Is there anything that can be changed to this code using resize_pipeline, so that the rss doesn't increase?

Minimum reproducible example

test_dali_pipeline.py:

import datetime
import gc
import os
import psutil
import sys

import numpy as np
import cupy as cp

from nvidia.dali import pipeline_def
import nvidia.dali.fn as fn
import nvidia.dali.types as types


@pipeline_def(num_threads=1, batch_size=1, prefetch_queue_depth=1)
def external_source_pipeline():
    input_batch = fn.external_source(
        batch=True,
        device="gpu",
        name="input_batch",
    )
    return input_batch # / 128  # adding this also causes rss to increase


@pipeline_def(num_threads=1, batch_size=1, prefetch_queue_depth=1)
def reshape_pipeline():
    input_batch = fn.external_source(
        batch=True,
        device="gpu",
        name="input_batch",
    )

    output_batch = fn.reshape(
        input_batch,
        shape=[1, 3, 1440, 2560],
    )

    return output_batch


@pipeline_def(num_threads=1, batch_size=1, prefetch_queue_depth=1)
def resize_pipeline():
    input_batch = fn.external_source(
        batch=True,
        device="gpu",
        name="input_batch",
    )

    output_batch = fn.resize(
        input_batch,
        antialias=False,
        interp_type=types.DALIInterpType.INTERP_LINEAR,
        mag_filter=types.DALIInterpType.INTERP_LINEAR,
        min_filter=types.DALIInterpType.INTERP_LINEAR,
        mode="stretch",
        resize_x=224,
        resize_y=224,
        subpixel_scale=False,
        device="gpu",
    )

    return output_batch


@pipeline_def(num_threads=1, batch_size=1, prefetch_queue_depth=1)
def rotate_pipeline():
    input_batch = fn.external_source(
        batch=True,
        device="gpu",
        name="input_batch",
    )

    output_batch = fn.rotate(
        input_batch,
        angle=90,
        device="gpu",
        preserve=True,
    )

    return output_batch


def get_rss_mb() -> float:
    process = psutil.Process(os.getpid())
    mem_bytes = process.memory_info().rss
    return mem_bytes / (1024 * 1024)


def report_rss(tag: str) -> float:
    gc.collect()
    rss_mb = get_rss_mb()
    print(f"{datetime.datetime.now()} [{tag}] rss_mb: {rss_mb}")
    return rss_mb


def create_input_batch():
    return [
        np.random.randint(
            0, high=256, size=(1, 1440, 2560, 3), dtype=np.uint8
        )
    ]


def create_input_batch_gpu():
    return [
        cp.random.randint(
            0, high=256, size=(1, 1440, 2560, 3), dtype=np.uint8
        )
    ]


# def exec_pipe(pipe, input_batch):
#     # input_batch = [cp.asarray(input) for input in input_batch]
#     pipe.feed_input("input_batch", input_batch)
#     (output_batch,) = pipe.run()
#     return output_batch


# This methods gives the same results
def exec_pipe(pipe, input_batch):
    (output_batch,) = pipe.run(input_batch=input_batch)
    return output_batch


def test_pipeline_rss(
    pipe,
    input_batch,
    report_mem_usage_interval: int = 2000,
    test_count: int | None = None
):
    if test_count is None:
        test_count = report_mem_usage_interval * 10

    rss_mb_begin = report_rss("begin test_pipeline")
    for i in range(test_count):
        output_batch = exec_pipe(pipe, input_batch)
        # print(f"output_batch: {output_batch}")
        output_batch = None

        if i % report_mem_usage_interval == 0:
            report_rss(i)

    rss_mb_end = report_rss("end test_pipeline")

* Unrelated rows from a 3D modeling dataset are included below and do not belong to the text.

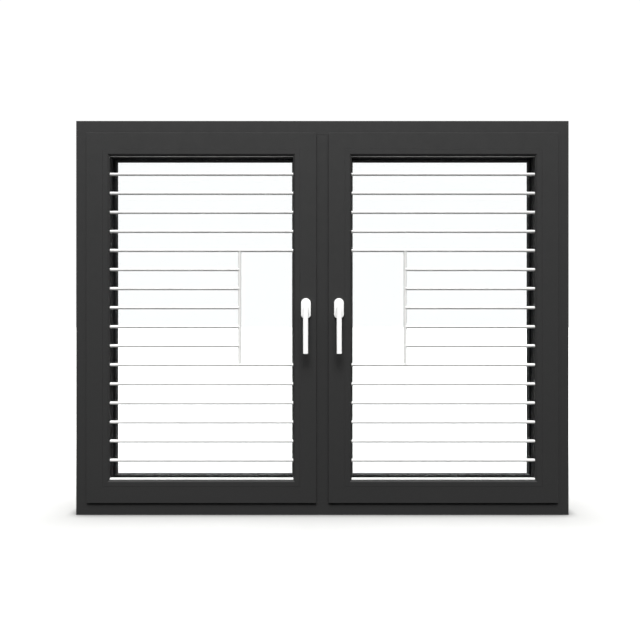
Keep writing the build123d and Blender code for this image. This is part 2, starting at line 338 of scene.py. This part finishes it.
def white_coat(name, colour, roughness, grain):
    """White powder coat on drawn bar or on a die cast handle: bright, with a satin sheen and
    dimples finer than the profiles', drawn about twice their real width."""
    material, tree, place = bare_material(name)
    cloud = noise(tree, place, WHITE_CLOUDS)
    patches = noise(tree, place, WHITE_SHEEN_PATCHES, 3)
    links = {
        "Base Color": two_tones(tree, cloud, shade(colour, 0.97), shade(colour)),
        "Roughness": spread(tree, patches, roughness - SHEEN_CHANGE, roughness + SHEEN_CHANGE),
        "Normal": dimples(tree, place, grain, WHITE_DIMPLES, 0.25),
    }
    shader = add_node(tree, "ShaderNodeBsdfPrincipled", {"IOR": 1.5}, links)
    finish_surface(tree, shader.outputs[0])
    return material


def float_glass(finish):
    """Clear float glass, drawn flat on molten tin: it lets lamps through, mirrors a little of
    what stands in front of it and has the faint long waves of the rollers."""
    material, tree, place = bare_material("clear_float_glass")
    sockets = {
        "Base Color": shade(finish.glass_tint),
        "Roughness": 0.0,
        "IOR": 1.52,
        "Transmission Weight": 1.0,
        "Specular IOR Level": 0.25,
    }
    waves = dimples(tree, place, GLASS_WAVES, GLASS_RIPPLE, 0.08)
    pane = add_node(tree, "ShaderNodeBsdfPrincipled", sockets, {"Normal": waves}).outputs[0]
    clear = add_node(
        tree, "ShaderNodeBsdfTransparent", {"Color": shade(finish.glass_tint)}
    ).outputs[0]
    lamp = add_node(tree, "ShaderNodeLightPath").outputs["Is Shadow Ray"]
    both = add_node(tree, "ShaderNodeMixShader", None, {0: lamp, 1: pane, 2: clear})
    finish_surface(tree, both.outputs[0])
    return material


def seal_rubber(finish):
    """Extruded rubber: near black, matt, with faint drag marks and a chalky bloom."""
    material, tree, place = bare_material("extruded_seal_rubber")
    colour = finish.rubber_colour
    bloom = noise(tree, place, RUBBER_BLOOM, 4)
    links = {
        "Base Color": two_tones(tree, bloom, shade(colour, 0.8), shade(colour, 1.7)),
        "Roughness": spread(tree, noise(tree, place, RUBBER_DRAG_MARKS, 3), 0.58, 0.72),
        "Normal": dimples(tree, place, RUBBER_GRAIN, RUBBER_DIMPLES, 0.4),
    }
    shader = add_node(tree, "ShaderNodeBsdfPrincipled", {"IOR": 1.52}, links)
    finish_surface(tree, shader.outputs[0])
    return material


def spacer_plastic(finish):
    """Warm edge bar, extruded in glass-filled plastic: grey, satin, pricked with the fine holes
    that let its drying agent breathe."""
    material, tree, place = bare_material("warm_edge_spacer")
    holes = add_node(
        tree,
        "ShaderNodeTexVoronoi",
        {"Scale": 1 / SPACER_HOLE_PITCH, "Randomness": 0.1},
        {"Vector": place},
    ).outputs["Distance"]
    ring = add_node(
        tree, "ShaderNodeMapRange", {"From Min": 0.1, "From Max": 0.2}, {"Value": holes}
    ).outputs["Result"]
    # Painted shade: the colour is darkened in each hole, for the shade inside it; the bump dents the
    # holes.
    colour = finish.spacer_colour
    links = {
        "Base Color": two_tones(tree, ring, shade(colour, 0.3), shade(colour)),
        "Normal": add_node(
            tree, "ShaderNodeBump", {"Strength": 0.6, "Distance": SPACER_HOLE_DEPTH}, {"Height": ring}
        ).outputs["Normal"],
    }
    shader = add_node(tree, "ShaderNodeBsdfPrincipled", {"Roughness": 0.42, "IOR": 1.5}, links)
    finish_surface(tree, shader.outputs[0])
    return material


def seen_directly(tree):
    """1 where the eye sees a surface itself or through glass, 0 where it only lights others."""
    path = add_node(tree, "ShaderNodeLightPath").outputs
    links = {0: path["Diffuse Depth"], 1: path["Glossy Depth"]}
    bounces = add_node(tree, "ShaderNodeMath", None, links).outputs[0]
    return add_node(
        tree, "ShaderNodeMath", {1: 0.5}, {0: bounces}, operation="LESS_THAN"
    ).outputs[0]


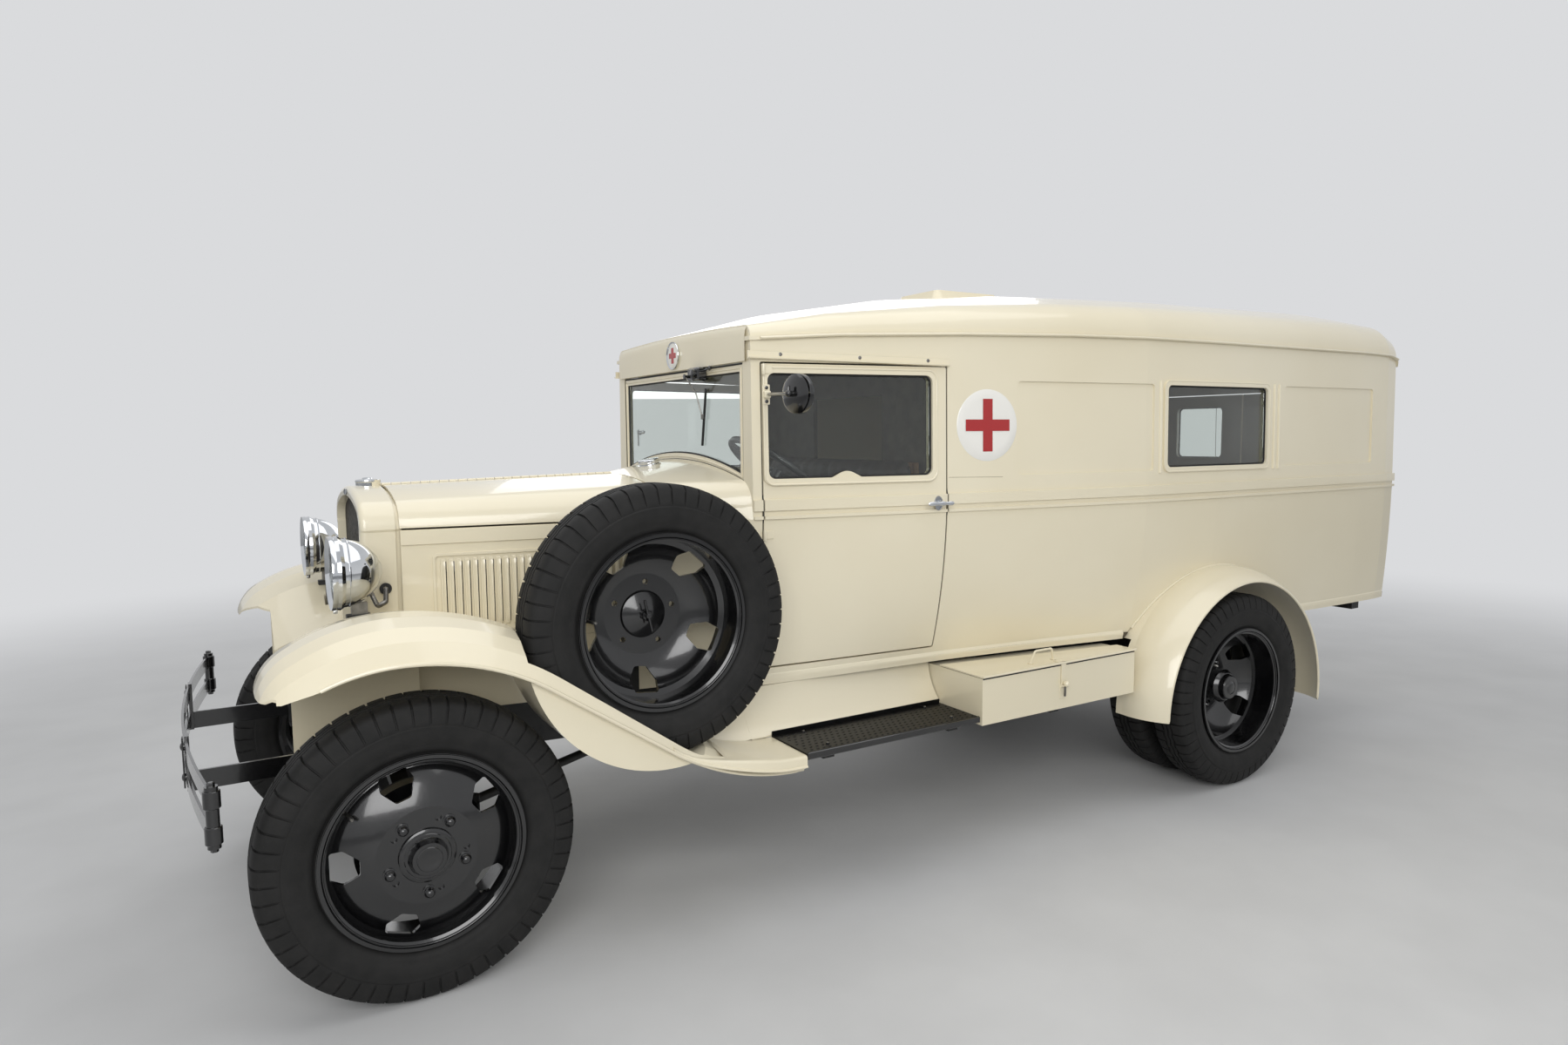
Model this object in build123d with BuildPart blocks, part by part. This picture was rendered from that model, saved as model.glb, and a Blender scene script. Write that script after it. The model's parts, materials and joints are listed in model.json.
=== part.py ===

    rss_mb_diff = rss_mb_end - rss_mb_begin
    rss_bytes_diff_per_iteration = (rss_mb_diff * 1024 * 1024) / test_count
    print(f"{rss_mb_diff} MB / {test_count} = {rss_bytes_diff_per_iteration} byte/execution")


def test_pipeline_memray(
    filename: str,
    pipe,
    input_batch,
):
    if os.path.exists(filename):
        os.remove(filename)

    import memray
    with memray.Tracker(
        filename,
        native_traces=True,
        trace_python_allocators=True,
        track_object_lifetimes=False,
        follow_fork=False,
        memory_interval_ms=10,
        file_format=memray.FileFormat.ALL_ALLOCATIONS,
    ):
        output_batch = exec_pipe(pipe, input_batch)
        output_batch = None
        gc.collect()

def main(
    pipeline_name: str,
    test_type: str,
    report_mem_usage_interval: int = 2000,
):
    print(f"Executing test_type {test_type} for pipeline: {pipeline_name}")
    # report_rss("begin main")

    input_batch = create_input_batch()
    # input_batch = create_input_batch_gpu()

    if pipeline_name == "external_source_pipeline":
        pipe = external_source_pipeline()  # rss stays constant
    if pipeline_name == "reshape_pipeline":
        pipe = reshape_pipeline()  # rss increases
    if pipeline_name == "resize_pipeline":
        pipe = resize_pipeline()  # rss increases
    if pipeline_name == "rotate_pipeline":
        pipe = rotate_pipeline()  # rss increases

    pipe.build()

    # Warm-up
    for _ in range(2 * report_mem_usage_interval):
        output_batch = exec_pipe(pipe, input_batch)

    output_batch = None
    gc.collect()

    if test_type == "rss":
        test_pipeline_rss(
            pipe,
            input_batch,
            report_mem_usage_interval,
        )
    elif test_type == "memray":
        memray_filename = f"{pipeline_name}.bin"
        test_pipeline_memray(
            memray_filename,
            pipe,
            input_batch,
        )

    input_batch = None
    pipe = None

    # report_rss("end main")


if __name__ == "__main__":
    pipeline_name = sys.argv[1]
    test_type = sys.argv[2]
    report_mem_usage_interval = int(sys.argv[3])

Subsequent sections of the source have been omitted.